Our response includes evidence from our reports ‘Skin Gambling: Teenage Britain’s Secret Habit’, and ‘The Rip-Off Games: How the new business model of online gaming exploits children' demonstrating the widespread phenomenon of children gambling via games.
Response to the Online Harms White Paper
In April 2019, the government published the Online Harms White Paper, outlining plans on how to make the online space safer for children and young people. The establishment of an independent internet regulator, putting in place a statutory duty of care and greater transparency are central to its plans.
In Parent Zone's full response we make recommendations on how the Online Harms White Paper can be improved to better fulfil its purpose.
Response to the Commission for Countering Extremism’s consultation and call for evidence on Extremism in England and Wales
This call for evidence allows for consideration of how support for parents and carers can help them understand and respond to the risk of online radicalisation and extremism.
In our response, we focus on our Home Office-commissioned Resilient Families programme, which de-stigmatises and contextualises the issue of online extremism and radicalisation to help provide support for anyone who works with families.
In light of the success of this programme and in line with our evidence-based research, our primary recommendation was to encourage a digital resilience approach, while remaining parent-focused.
Response to the ICO consultation on the Age-Appropriate Design Code
Parent Zone supports the ICO's acknowledgement that parents are best placed to help children exercise their rights, and that increased digital literacy is important in achieving this. However, technical solutions are not an alternative to ‘good enough’ at-home parenting. The code should be implemented in conjunction with focus on building children’s digital resilience.
Response to the UNCRC General Comment on children’s rights in relation to the digital environment
The United Nations Committee on the Rights of the Child’s invited all interested parties to comment on the concept note, which indicates at the initial stages how children’s rights are to be protected in a digital environment.
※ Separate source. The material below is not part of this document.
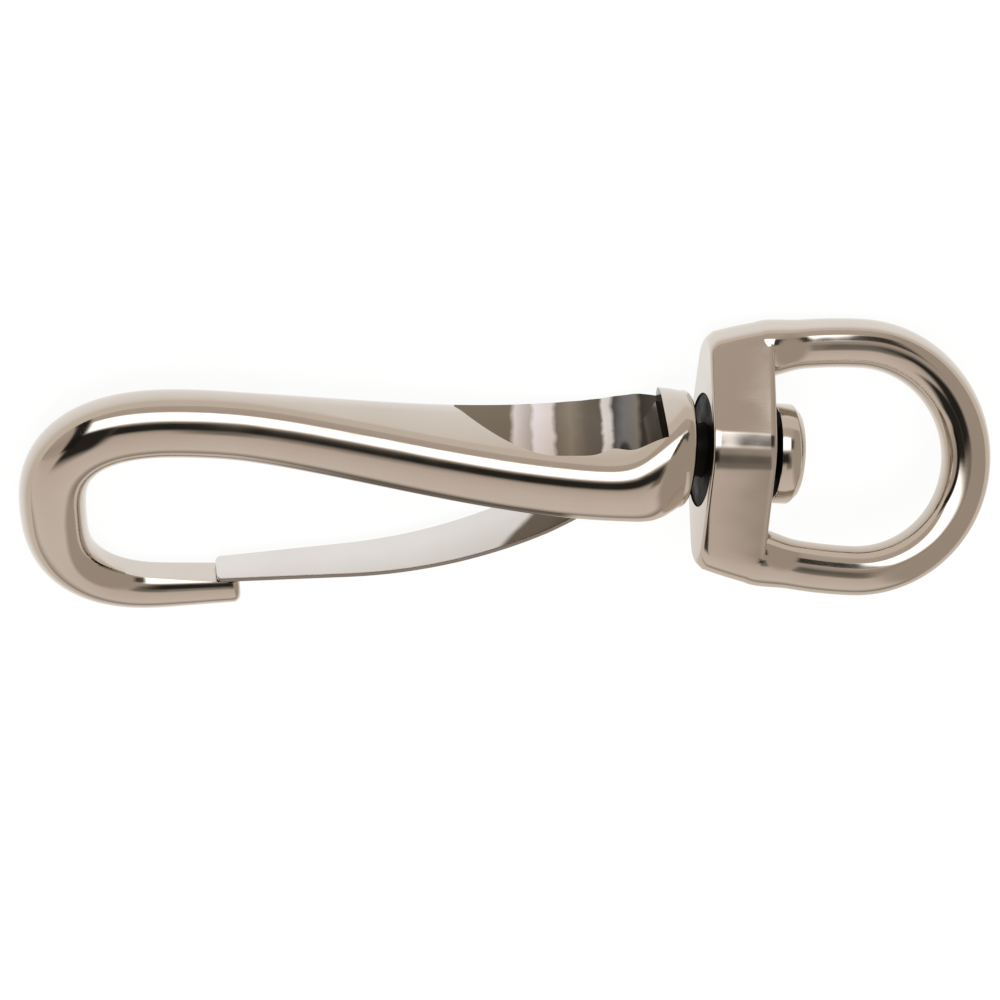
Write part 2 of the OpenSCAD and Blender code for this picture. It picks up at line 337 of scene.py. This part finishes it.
def hook_ring(centre, heading, radius, spread, rake):
    """A section of the hook: two half circles, a spread apart, square to its heading.
    The shank's shoulder towards the mouth is a little squarer than a circle."""
    turned = Matrix.Rotation(math.radians(rake), 3, "Z")
    squareness = 2 + SHOULDER * min(1.0, spread / SHOULDER_SPREAD)
    ring = []
    for k in range(96):
        a = math.tau * (k + 0.5) / 96
        power = 2 / squareness if a < math.pi / 2 else 1.0
        out = radius * math.copysign(abs(math.sin(a)) ** power, math.sin(a))
        up = radius * math.copysign(abs(math.cos(a)) ** power, math.cos(a))
        ring.append(turned @ Vector((centre.x - heading.y * out, centre.y + heading.x * out,
                                     math.copysign(spread, math.cos(a)) + up)))
    return ring


STATIONS = hook_stations()
rings = [hook_ring(Vector((x, 0.0)), Vector((-1.0, 0.0)), radius, 0.0, 0.0) for x, radius in COLLAR_RIM]
for mark, centre, heading, radius, spread in STATIONS:
    out = NOSE_LEAN * (ROD_R - radius) if mark > BOW_START else 0.0
    middle = centre + out * Vector((heading.y, -heading.x))
    rings.append(hook_ring(middle, heading, radius, spread, HOOK_RAKE * smooth_step(mark / NECK_END)))
for k in range(1, 7):
    a = math.radians(15 * k)
    rings.append(hook_ring(middle + heading * NOSE_EDGE * math.sin(a), heading,
                           radius - NOSE_EDGE * (1 - math.cos(a)), 0.0, HOOK_RAKE))
skin = bmesh.new()
loft(skin, rings)


# The wheel leaves very fine lines and the casting a faint waviness, so long reflections waver a little.
def plated_metal(name, rough, wave):
    """Plated metal with its mean roughness and the height of its slow waves in metres."""
    material = bpy.data.materials.new(name)
    material.use_nodes = True
    tree = material.node_tree
    place = object_place(tree)
    sheen = add_node(tree, "ShaderNodeMapRange", {
        "Value": noise(tree, place, 420.0, 6.0), "From Min": 0.3, "From Max": 0.7,
        "To Min": rough * 0.75, "To Max": rough * 1.35})
    swell = add_node(tree, "ShaderNodeBump", {
        "Height": noise(tree, place, 210.0, 1.0), "Strength": 1.0, "Distance": wave})
    lines = add_node(tree, "ShaderNodeMapping", {"Vector": place, "Scale": (600.0, 5200.0, 5200.0)})
    grain = add_node(tree, "ShaderNodeBump", {
        "Height": noise(tree, lines.outputs["Vector"], 1.0, 3.0), "Strength": 0.4,
        "Distance": 0.0000016, "Normal": swell.outputs["Normal"]})
    set_shader(material, {"Metallic": 1.0, "Roughness": sheen.outputs["Result"],
                          "Normal": grain.outputs["Normal"]})
    return material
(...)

While we acknowledge the tension between parental and children’s rights in a digital environment, we need to place the best interests of the child as a priority. Our three main recommendations looked at how the General Comment could support parents to help children build resilience and effectively exercise their rights.
Response to the Gambling Commission’s Consultation on the national strategy to reduce gambling harms
This consultation allows us to highlight the harms which result from the links between gaming and gambling – in particular, skin-gambling and loot boxes.
In our response, we focus on ‘Priority Area 2: Prevention and Education’, drawing on our expertise in helping families, educators, children and frontline services with some of the issues caused or amplified by the digital age.
Legislation needs to recognise loot boxes as a form of gambling and the regulation that allows skin gambling sites to proliferate needs to be tightened.
Response to the Gambling Commission's Age Verification Consultation
The Gambling Commission’s Age-Verification Consultation is an opportunity to highlight the increasing number of easy-access unlicensed gambling sites available to children.
In our response, we emphasised how the number of children gambling online is disproportionate to the 20% of parents that feel the need to discuss gambling with their children. Many of these children are completely unaware of the negative consequences of their actions, spiralling into issues about how they value money.
Parents often do not feel confident in talking to their children about these issues, in part because of a lack of knowledge of the link between gambling and gaming – as referenced in our report into skin gambling.
Response to the Department for Education consultation on the changes to the teaching of Sex & Relationships Education and PSHE
The government’s consultation on updating Sex and Relationships Education guidance, published in 2000, is an opportunity to align education and legislation with children’s lived experiences, to keep them safer both on and offline.
Among the changes proposed were excluding sex education from primary education, and for parents to have a right to withdraw children from sex education at secondary level.
We have no wish to undermine the rights of parents; but the right to withdraw is not aligned with the biggest area of concern for the parents we speak to: the lack of information and confidence about talking to their own children about online risk.